Proportion statistics to detect differentially expressed genes: a comparison with log-ratio statistics
1 Division of Biostatistics, School of Public Health, University of Minnesota, Minneapolis, MN, 55455, USA
2 Cardiac Rhythm Disease Management, Medtronic, Mounds View, MN, 55112, USA
3 Department of Mathematics and Computer Science, Biola University, La Mirada, CA 90639, USA
BMC Bioinformatics 2011, 12:228 doi:10.1186/1471-2105-12-228Published: 7 June 2011
In genetic transcription research, gene expression is typically reported in a test sample relative to a reference sample. Laboratory assays that measure gene expression levels, from Q-RT-PCR to microarrays to RNA-Seq experiments, will compare two samples to the same genetic sequence of interest. Standard practice is to use the log2-ratio as the measure of relative expression. There are drawbacks to using this measurement, including unstable ratios when the denominator is small. This paper suggests an alternative estimate based on a proportion that is just as simple to calculate, just as intuitive, with the added benefit of greater numerical stability.
Analysis of two groups of mice measured with 16 cDNA microarrays found similar results between the previously used methods and our proposed methods. In a study of liver and kidney samples measured with RNA-Seq, we found that proportion statistics could detect additional differentially expressed genes usually classified as missing by ratio statistics.
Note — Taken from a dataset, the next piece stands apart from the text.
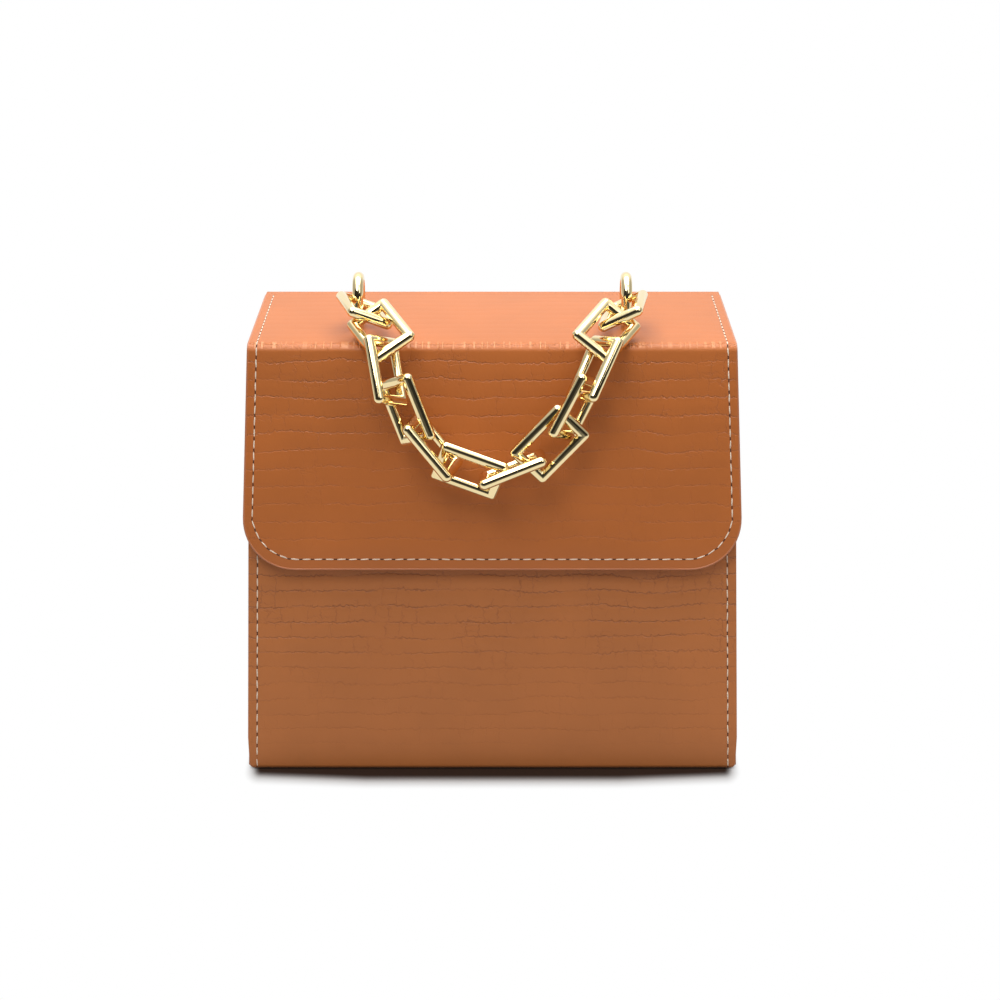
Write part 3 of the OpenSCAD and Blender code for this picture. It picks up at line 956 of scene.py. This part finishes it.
def linkFrame(side, heading, dip, roll, place):
    h, d, r = radians(heading), radians(dip), radians(roll)
    forward = Vector((0, -cos(d), -sin(d)))
    outward = Vector((0, -sin(d), cos(d)))
    along = Vector((-side * sin(h), 0, 0)) + forward * cos(h)
    level = Vector((side * cos(h), 0, 0)) + forward * sin(h)
    beside = level * cos(r) + outward * sin(r)
    return Matrix((along, beside, along.cross(beside))).transposed().to_4x4(), Vector(place)


def growWire(shape, ring, ahead, length):
    grown = bmesh.ops.extrude_edge_only(shape, edges=ring)["geom"]
    moved = {v for v in grown if isinstance(v, bmesh.types.BMVert)}
    bmesh.ops.translate(shape, verts=list(moved), vec=ahead * length)
    return [e for e in grown if isinstance(e, bmesh.types.BMEdge) and all(v in moved for v in e.verts)]


def turnWire(shape, ring, middle, axis, angle, count):
    turned = bmesh.ops.spin(shape, geom=ring, cent=middle, axis=axis, dvec=(0, 0, 0),
                            angle=angle, steps=count)
    return [e for e in turned["geom_last"] if isinstance(e, bmesh.types.BMEdge)]


def makeLink(name, place, turned):
    shape = bmesh.new()
    radius = chain["wire"] / 2
    long, short = chain["long"], chain["short"] / 2
    corners = [Vector((x, y, 0)) for x, y in ((0, -short), (long, -short), (long, short), (0, short))]
    upright = Matrix.Translation(corners[0]) @ Matrix.Rotation(pi / 2, 4, "Y")
    start = bmesh.ops.create_circle(shape, segments=24, radius=radius, matrix=upright)
    ring = list({e for v in start["verts"] for e in v.link_edges})
    for index in range(4):
        ahead = corners[(index + 1) % 4] - corners[index]
        ring = growWire(shape, ring, ahead.normalized(), ahead.length)
        ring = turnWire(shape, ring, corners[(index + 1) % 4], (0, 0, 1), pi / 2, 8)
    # inside each bend the two bars meet in a mitre
    for corner in corners:
        inward = Vector((1 if corner.x < long / 2 else -1, 1 if corner.y < 0 else -1, 0))
        for vert in shape.verts:
            away = vert.co - corner
            if away.length < radius * 1.01 and away.x * inward.x > -1e-7 and away.y * inward.y > -1e-7:
                vert.co = corner + inward * hypot(away.x, away.y) + Vector((0, 0, away.z))
    bmesh.ops.remove_doubles(shape, verts=shape.verts[:], dist=2e-6)
    seams = [e for e in shape.edges if len(e.link_faces) == 2 and e.calc_face_angle_signed(0) < -0.6]
    bmesh.ops.bevel(shape, geom=seams, offset=chain["seam"], offset_type="OFFSET", segments=3,
                    profile=0.5, affect="EDGES", material=-1, clamp_overlap=True)
    bmesh.ops.recalc_face_normals(shape, faces=shape.faces[:])
    bmesh.ops.transform(shape, matrix=Matrix.Translation(place) @ turned, verts=shape.verts[:])
    return keepPiece(shape, name + "_ring", [gold], name, [name], 50)


eye = {
    "rod": 0.0045,
    "arch": 0.0075,          # radius of the arch
    "leg": 0.0129,
    "shank": 0.0015,         # radius below the lid
    "foot": (0.055009, -0.01038, 0.180971),
    "tilt": radians(1.909),  # the lid's slope
    "low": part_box("left_eye")[0].z,
    "shy": 0.0003,           # how far the shank stops above that
}


def makeEye(side, node):
    shape = bmesh.new()
    radius = eye["rod"] / 2
    start = bmesh.ops.create_circle(shape, segments=24, radius=radius, cap_ends=True,
                                    matrix=Matrix.Translation((0, eye["arch"], 0)))
    ring = list({e for v in start["verts"] for e in v.link_edges})
    ring = growWire(shape, ring, Vector((0, 0, 1)), eye["leg"])
    ring = turnWire(shape, ring, (0, 0, eye["leg"]), (1, 0, 0), pi, 24)
    ring = growWire(shape, ring, Vector((0, 0, -1)), eye["leg"])
    bmesh.ops.holes_fill(shape, edges=ring, sides=0)
    feet = [f for f in shape.faces if len(f.verts) > 4]
    bmesh.ops.inset_individual(shape, faces=feet, thickness=radius - eye["shank"], depth=0.0)
    shanks = [f for f in shape.faces if len(f.verts) > 4]
    grown = bmesh.ops.extrude_discrete_faces(shape, faces=shanks)
    ends = {v for f in grown["faces"] for v in f.verts}
    low = (eye["low"] - eye["foot"][2]) / cos(eye["tilt"]) + eye["shy"]
    bmesh.ops.translate(shape, verts=list(ends), vec=(0, 0, low))
    bmesh.ops.recalc_face_normals(shape, faces=shape.faces[:])
    foot = Vector((side * eye["foot"][0], eye["foot"][1], eye["foot"][2]))
    bmesh.ops.transform(shape, matrix=Matrix.Translation(foot) @ Matrix.Rotation(eye["tilt"], 4, "X"),
                        verts=shape.verts[:])
    return keepPiece(shape, node + "_loop", [gold], "lid", [node], 50)


joints = {j["child"]: j["pos_m"] for j in frame["joints"]}
for hand in ("left", "right"):
    layout = chain[hand]
    for index, (heading, dip, roll) in enumerate(zip(layout["heading"], chain["dip"], layout["roll"])):
        name = f"{hand}_link_{index + 1}"
        turned, place = linkFrame(layout["side"], heading, dip, roll, joints[name])
        makeLink(name, place, turned)
    makeEye(layout["side"], f"{hand}_eye")
print("chain hung")


# Room: pale floor with a painted contact shadow, soft light from above and in front, plain bright surroundings

room = {
    "floor": (0.4, 0.4, 0.4, 1.0),
    "contactShadow": (0.03, 0.018, 0.013, 1.0),  # painted contact shadow on the floor close to the bag
    "contactShadowEnd": (0.006, 0.015),
    "shadowEnd": (0.009, 0.022),           # past this the camera sees plain white
    "shadowTaper": 0.09,                   # how much thinner it gets toward the corners
    "taperFrom": 0.05,                     # from this far inside the base's end
    "shadowInside": 0.006,                 # how far inside its ends the shadow stops growing
    "mirrorEnd": (0.004, 0.03),            # metal sees the table dark close to the bag, a painted contact shadow in its reflections
    "tableEnd": (-0.6, -0.3),              # and white as far as this in front of it
    "ambient": 0.35,
    "lens": 89.89,
    "camera": (0.0031565, -1.01992, 0.41062),
    "cameraPitch": radians(16.805),        # downward
    "lampsAim": (0.0, 0.0, 0.1),
    "lamps": {
        "top_softbox": {"place": (0.0, 0.05, 1.25), "width": 1.3, "height": 0.9, "power": 18.2},
        "front_softbox": {"place": (-0.3, -0.95, 1.3), "width": 0.7, "height": 0.7, "power": 8.0},
        "side_softbox": {"place": (0.8, -0.8, 0.9), "width": 0.6, "height": 0.6, "power": 2.0},
    },
}


def paleFloor():
    floor = bmesh.new()
    bmesh.ops.create_grid(floor, x_segments=1, y_segments=1, size=12.0)
    mesh = bpy.data.meshes.new("floor")
    floor.to_mesh(mesh)
    floor.free()
    plane = addObject("floor", mesh)
    material, tree = newMaterial("pale_floor")
    where = addNode(tree, "ShaderNodeSeparateXYZ", {0: objectPlace(tree)}).outputs
    across, depth = where[0], where[1]
    aside = minus(tree, calc(tree, "ABSOLUTE", across), baseHalf - room["shadowInside"])
    ahead = minus(tree, -backY, depth)
    behind = times(tree, minus(tree, depth, backY), 2.0)
    squares = [calc(tree, "POWER", calc(tree, "MAXIMUM", far, 0.0), 2.0)
               for far in (times(tree, aside, 2.2), calc(tree, "MAXIMUM", ahead, behind))]
    # the painted shadow is thinner toward the bag's corners
    taper = minus(tree, calc(tree, "ABSOLUTE", across), baseHalf - room["taperFrom"])
    taper = times(tree, calc(tree, "MAXIMUM", taper, 0.0), room["shadowTaper"])
    distance = plus(tree, calc(tree, "SQRT", plus(tree, *squares)), taper)
    away = fade(tree, distance, *room["shadowEnd"])
    # painted contact shadow: the floor's colour darkens toward the bag
    shade = blendColor(tree, fade(tree, distance, *room["contactShadowEnd"]), room["contactShadow"], room["floor"])
    path = addNode(tree, "ShaderNodeLightPath").outputs
    # metal sees a white table that ends in front of the bag, with a painted contact shadow close to it
    table = times(tree, fade(tree, depth, *room["tableEnd"], 0.1, 1.0),
                  fade(tree, distance, *room["mirrorEnd"], 0.1, 1.0))
    strength = blendValue(tree, path["Is Glossy Ray"], 1.0, table)
    seen = times(tree, path["Is Camera Ray"], away)
    share = calc(tree, "MAXIMUM", seen, path["Is Glossy Ray"])
    matte = addNode(tree, "ShaderNodeBsdfDiffuse", {"Color": shade})
    white = addNode(tree, "ShaderNodeEmission", {"Color": (1.0, 1.0, 1.0, 1.0), "Strength": strength})
    mix = addNode(tree, "ShaderNodeMixShader", {0: share, 1: matte.outputs[0], 2: white.outputs[0]})
    showShader(tree, mix)
    mesh.materials.append(material)


def plainWorld():
    world = bpy.data.worlds.new("studio")
    bpy.context.scene.world = world
    world.use_nodes = True
    tree = world.node_tree
    tree.nodes.clear()
    path = addNode(tree, "ShaderNodeLightPath").outputs
    seen = calc(tree, "MAXIMUM", path["Is Camera Ray"], path["Is Transmission Ray"])
    # metal sees bright walls all round but for the dark side where the camera stands
    facing = addNode(tree, "ShaderNodeTexCoord").outputs["Generated"]
    way = addNode(tree, "ShaderNodeSeparateXYZ", {0: facing}).outputs
    dark = times(tree, fade(tree, way[1], -0.55, -0.15, 1.0, 0.0),
                 fade(tree, way[2], 0.5, 0.72, 1.0, 0.0))
    above = fade(tree, way[2], 0.4, 0.85, 1.1, 1.6)
    aside = fade(tree, calc(tree, "ABSOLUTE", way[0]), 0.45, 0.8, 1.0, 0.45)
    lift = times(tree, times(tree, above, aside), minus(tree, 1.0, times(tree, dark, 0.97)))
    base = blendValue(tree, path["Is Glossy Ray"], room["ambient"], lift)
    strength = blendValue(tree, seen, base, 1.0)
    background = addNode(tree, "ShaderNodeBackground",
                         {"Color": (1.0, 1.0, 1.0, 1.0), "Strength": strength})
    showShader(tree, background, "ShaderNodeOutputWorld")


def softLamp(name, place, width, height, power):
    lamp = bpy.data.lights.new(name, "AREA")
    lamp.shape = "RECTANGLE"
    lamp.size = width
    lamp.size_y = height
    lamp.energy = power
    holder = addObject(name, lamp)
    holder.location = place
    aim = Vector(room["lampsAim"]) - Vector(place)
    holder.rotation_euler = aim.to_track_quat("-Z", "Y").to_euler()


def photoCamera():
    camera = bpy.data.cameras.new("photo_camera")
    camera.lens = room["lens"]
    camera.sensor_width = 36.0
    camera.clip_end = 50.0
    holder = addObject("photo_camera", camera)
    holder.location = room["camera"]
    holder.rotation_euler = (pi / 2 - room["cameraPitch"], 0.0, 0.0)
    bpy.context.scene.camera = holder


paleFloor()
plainWorld()
for lampName, lampSizes in room["lamps"].items():
    softLamp(lampName, **lampSizes)
photoCamera()
bpy.context.scene.view_settings.view_transform = "Standard"
print("room lit")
Additionally, simulations demonstrated that one of our proposed proportion-based test statistics was robust to deviations from distributional assumptions where all other methods examined were not.
To measure relative expression between two samples, the proportion estimates that we propose yield equivalent results to the log2-ratio under most circumstances and better results than the log2-ratio when expression values are close to zero.